Smith reiterated that he believes the representatives of the LCSO which policed the two rallies – which included bicycle-mounted deputies as well as horseback mounted peace officers from the LCSO’s volunteer posse contingent, a group which is reserve certified through the State of Colorado and receive additional training from the LCSO in crowd control and peace-keeping measures – discharged their duties in a highly effective and professional manner.
“As we’ve shared to the board repeatedly, our main goal, number one, was safety for everyone there and, secondly, was just assuring the individuals there, anybody, no matter what their opinion, had their opportunity to be heard and third was to really make sure protecting property,” Smith said. “By all those measures we saw success.”
More than six months after the two rallies were held, Smith said that the LCSO has not received any official reports of assaults, property damage or other criminal matters from anyone who attended either rally.
“We have no record of anybody coming afterwards,” Smith said. “I have no record of anyone filing a complaint or reports of substantiated damage.” The Sheriff did say that during the rallies, some LCSO representatives did receive some verbal complaints from some attendees who were instructed by deputies and/or posse members to contact the LCSO to file official reports which could prompt an investigation.
Smith did make a point of saying the behavior of a small number of rally participants, from different sides, did engage in behavior that was below the community standard saying, “To the degree that I learned about some of the language that was used, I was extremely disappointed; that furthers nothing, it’s inappropriate.”
Smith further stated that, disappointing as some behavior may have been, such coarse and obscene language is not cause for forceful action to be taken, in both the interest of keeping the peace and protecting First Amendment rights of all citizens.
Smith also stated that, according to his findings, the majority of the bad behavior came from, “the outside influences … those out of towners that showed up that caused issues.” Furthermore, the Sheriff said the Berthoud rallies did not see anything bordering on the chaos and mayhem seen at similar rallies in neighboring communities including Denver, Aurora, Fort Collins and Ault, where physical violence and rampant property damage occurred. Smith commended the actions of Anderson, the Berthoud squad and volunteer posse for their work.
The LCSO presented their findings to the board within the 90 days as requested on Sept. 22 and Smith said that, when doing so, he had asked if anyone had any questions about the information contained in the nearly 20-page report that needed further clarification that he would happy to answer them prior to last Tuesday’s meeting.

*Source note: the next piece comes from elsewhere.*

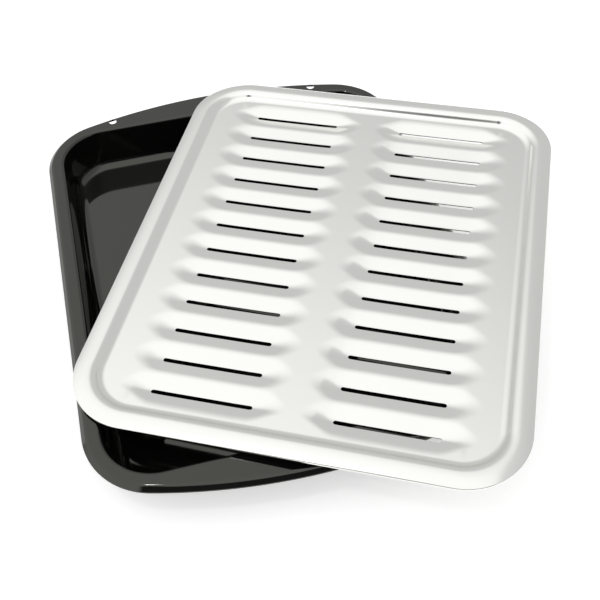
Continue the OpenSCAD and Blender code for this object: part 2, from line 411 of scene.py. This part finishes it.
def make_pan():
    sheet = Sheet()
    tub = tub_profile()
    points, normals = swept(mouth_ring, tub[::-1])
    sheet.add_grid(points, normals, closed=True)
    sheet.add_flat([mouth_ring(tub[0, 0])[0]], everywhere, level(PAN_SHEET))
    points, normals = swept(rim_ring, edge_profile()[::-1])
    sheet.add_grid(points, normals, closed=True)
    holes = hanging_holes()
    circle = directions(0, 360, HOLE_STEPS)[:-1]
    folds = EDGE_FOLD * np.sin(np.radians(np.linspace(0, EDGE_SLOPE, EDGE_FOLD_STEPS + 1)))
    loops = [rim_ring(reach)[0] for reach in [*(folds - EDGE_REACH), -FLANGE_EDGE]]
    loops += [mouth_ring(OPENING_CORNER_RADIUS)[0]]
    loops += [np.array([x, y]) + radius * circle for x, y, radius in holes]

    def on_flange(x, y):
        free = ~in_rounded(x, y, OPENING_WIDTH / 2, OPENING_LENGTH / 2, OPENING_CORNER_RADIUS)
        for hx, hy, radius in holes:
            free &= np.hypot(x - hx, y - hy) > radius * math.cos(math.pi / HOLE_STEPS)
        return free

    sheet.add_flat(loops, on_flange, flange_shape)
    pan = sheet.solid("drip_pan", PAN_SHEET)
    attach(pan, "root")
    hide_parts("pan")
    return pan


# The grill

CENTRE_X = GRILL_WIDTH / 2 - GRILL_CORNER_RADIUS
CENTRE_Y = GRILL_LENGTH / 2 - GRILL_CORNER_RADIUS
HALF_SLOT = SLOT_LENGTH / 2
FIRST_ROW = (ROWS - 1) / 2 * ROW_PITCH
SLOPE = math.radians(RIDGE_SLOPE)
RIDGE_STRAIGHT = (RIDGE_RISE - 2 * RIDGE_FOLD * (1 - math.cos(SLOPE))) / math.sin(SLOPE)
RIDGE_AT = GRILL_CORNER_RADIUS - RIDGE_INSET
FIELD_EDGE = RIDGE_AT - 2 * RIDGE_FOLD * math.sin(SLOPE) - RIDGE_STRAIGHT * math.cos(SLOPE)
BAND_RADIUS = (RIDGE_INSET - LIP_FOLD) / math.sin(math.radians(BAND_SLOPE)) + LIP_FOLD
LIP_X = GRILL_CORNER_RADIUS - LIP_FOLD
LIP_Z = RIDGE_RISE - BAND_RADIUS + (BAND_RADIUS - LIP_FOLD) * math.cos(math.radians(BAND_SLOPE))
GRILL_CORNER = directions(0, 90, GRILL_CORNER_STEPS)
# How far the field's grid keeps from its round corners
CORNER_CLEAR = 1.0
# What the last valley's reach is scaled by, to fade out at the field's edge
END_SCALE = VALLEY_REACH * (1 + BORDER_SOFT / VALLEY_DEPTH) / (CENTRE_Y + FIELD_EDGE - FIRST_ROW)


def soft_corner(value, width):
    """The larger of value and 0, with the corner between them rounded over the width."""
    return np.where(value > width, value, np.where(value < -width, 0, (value + width) ** 2 / (4 * width)))


def soft_size(value, width):
    """The size of value, with its corner at 0 rounded over the width."""
    size = np.abs(value)
    return np.where(size < width, (value**2 / width + width) / 2, size)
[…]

“We heard almost nothing, no questions, no inquires, no points of concern so, that night, the way things unfolded, I think most people were able to tell that Jeff Hindman’s agenda was first and foremost there,” Smith said. “I thought was disappointing that rather than have an objective discussion, Jeff was lying in wait, he was waiting to cross-examine us and it did a great disservice.”
Smith continued, “I looked at this mostly what’s become a personal agenda for Jeff Hindman, unfortunately, he has made this an issue since we’ve had any involvement with the town going back seven years. Any time I have appeared before the town board, with a variety of trustees and mayors over the years, I have never gone down there that I didn’t find Jeff Hindman to be adversarial and frankly just come across as angry.”

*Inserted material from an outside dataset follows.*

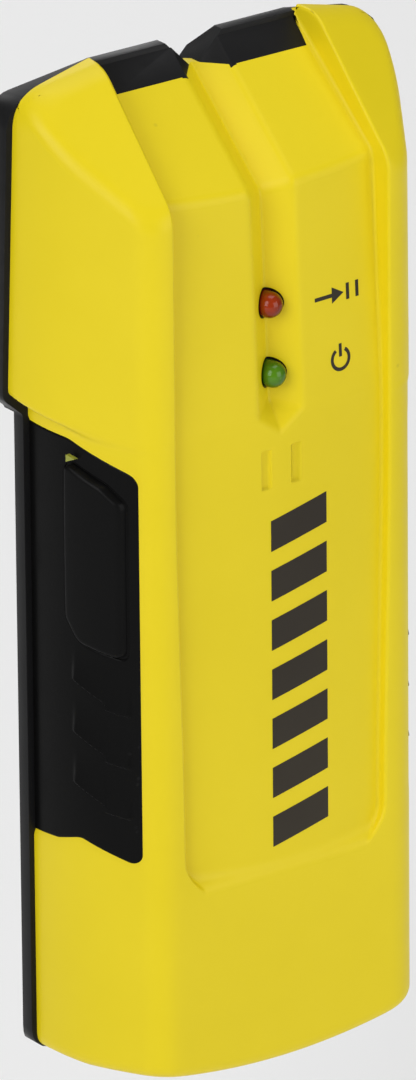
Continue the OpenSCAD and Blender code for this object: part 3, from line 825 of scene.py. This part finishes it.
def skinPatch(outline, columns, rowStep):
    # grid of depths and heights inside an outline, closer together near its edge
    dLow, dHigh = outline[:, 0].min() + 1e-4, outline[:, 0].max() - 1e-4
    t = 0.5 - 0.5 * np.cos(np.linspace(0, math.pi, columns + 1))
    mix = 0.6 * np.linspace(0, 1, columns + 1) + 0.4 * t
    d = dLow + (dHigh - dLow) * mix
    low, high = outlineSpan(outline, d)
    rows = int((high - low).max() / rowStep)
    s = np.linspace(0, 1, rows + 1)
    s = 0.85 * s + 0.15 * (0.5 - 0.5 * np.cos(s * math.pi))
    dd = np.repeat(d[None, :], rows + 1, axis=0)
    zz = low[None, :] + (high - low)[None, :] * s[:, None]
    return dd, zz


def patchPoints(outline, level, heightOf, columns, rowStep, roll, hole=None):
    # patch that stands on the side of the case, with a rolled edge
    dd, zz = skinPatch(outline, columns, rowStep)
    edge = -outlineDistance(dd, zz, outline)
    keep = np.ones(dd.shape, bool)
    if hole is not None:
        fromHole = outlineDistance(dd, zz, hole)
        edge = np.minimum(edge, fromHole)
        keep = fromHole > -0.02
    inside = np.clip(edge / roll, 0, 1)
    height = level + heightOf(dd, zz) - roll * 0.6 * (1 - np.sqrt(1 - (1 - inside) ** 2))
    start = np.full(dd.shape, case["bodyHalf"] + 4.0)
    zero = np.zeros_like(dd)

    def shape(x, d, z):
        return bodyShape(x, d, z) - height

    x, d, z = projectOnto(shape, start, dd, zz, np.ones_like(dd), zero, zero, reach=1.0, inward=16.0,
                          steps=70)
    return x, d, z, keep


def ringPatch(name, outline, level, heightOf, material, columns, rowStep, roll, skirt, hole=None,
              side=-1):
    # the patch as a piece, with a skirt that goes into the case
    x, d, z, keep = patchPoints(outline, level, heightOf, columns, rowStep, roll, hole)
    rows, cols = x.shape
    points = [tuple(p) for p in toWorld(side * x, d, z).reshape(-1, 3)]
    faces = []
    for i in range(rows - 1):
        for j in range(cols - 1):
            if keep[i, j] and keep[i + 1, j] and keep[i, j + 1] and keep[i + 1, j + 1]:
                a = i * cols + j
                face = (a, a + cols, a + cols + 1, a + 1)
                faces.append(face if side < 0 else face[::-1])
    mesh = bpy.data.meshes.new(name)
    mesh.from_pydata(points, [], faces)
    bm = bmesh.new()
    bm.from_mesh(mesh)
    loose = [v for v in bm.verts if not v.link_faces]
    bmesh.ops.delete(bm, geom=loose, context="VERTS")
    border = [e for e in bm.edges if e.is_boundary]
    out = bmesh.ops.extrude_edge_only(bm, edges=border)
    moved = [v for v in out["geom"] if isinstance(v, bmesh.types.BMVert)]
    for v in moved:
        v.co.x -= side * skirt * mm
    bmesh.ops.recalc_face_normals(bm, faces=bm.faces)
    bm.to_mesh(mesh)
    bm.free()
    mesh.materials.append(material)
    mesh.polygons.foreach_set("use_smooth", [True] * len(mesh.polygons))
    mesh.set_sharp_from_angle(angle=math.radians(50))
    return newObject(name, mesh)


gripLevel = grip["proud"] - grip["sink"]
gripLeft = ringPatch("gripLeft", gripOutline, gripLevel, ribHeight, finish["gripBlack"], 110, 0.14,
                     0.45, 1.2, hole=holeOutline)
# dark bed under the gap round the button
buttonBed = ringPatch("buttonBed", bedOutline, button["bedLift"] - grip["sink"], lambda d, z: 0 * d,
                      finish["gripBlack"], 30, 0.6, 0.05, 0.3)
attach(buttonBed, "case")
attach(gripLeft, "case")
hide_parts("grip_left")
gripRight = ringPatch("gripRight", gripOutline, gripLevel, ribHeight, finish["gripBlack"], 110, 0.14,
                      0.45, 1.2, side=1)
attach(gripRight, "case")
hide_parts("grip_right")


def padHeight(d, z):
    # gentle crown
    across = (d - 12.3) / 4.4
    along = (z - 5.5) / 14.0
    return button["crownHeight"] * (1 - 0.6 * across ** 2 - 0.4 * along ** 2)


pushPad = ringPatch("pushPad", buttonOutline, gripLevel + button["proud"], padHeight,
                    finish["buttonBlack"], 40, 0.3, 0.7, 5.2)
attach(pushPad, "button")
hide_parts("power_button")
print("stage: grips and button")


# ---- pieces repeated by geometry nodes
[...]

At last Tuesday’s meeting, Hindman questioned Smith and Shellhammer on a variety of matters pertaining to the report, which he called “incomplete and lacking,” and expressed displeasure he was not contacted by the LCSO during the course of the office’s internal investigation. Hindman also stated that one of the members of the volunteer posse had “an extreme right-wing Facebook” post and found it troubling someone of such a persuasion would be allowed to serve the LCSO.
Smith said he had investigated the allegation of the posse member, having his internal affairs professional standards sergeant check and double check but nothing of the sort was discovered. Smith said that while he was disappointed in the behavior of trustees, including Hindman, he does not believe it is representative of the overall sentiments by the Berthoud community of the LCSO. “Is it frustrating to deal with, sure it is, but I’m not going to let Jeff Hindman and his personal agenda conflict with the obligation we have signed up for to serve the community,” Smith said.

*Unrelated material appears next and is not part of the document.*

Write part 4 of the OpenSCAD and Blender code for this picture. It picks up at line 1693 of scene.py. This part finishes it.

Finally, Smith stated that he welcomes the report from the Amato law firm and looks forward to working with Berthoud town staff to move forward. “It’s up to town boards to have local ordinances and we appreciate that. In doing these contracts, one of my expectations in the realm of what the Sheriff’s Office does is we’re reflecting the community priorities; we work to prioritize the issues the town feels are important.”
The Surveyor will continue to follow this story as developments warrant.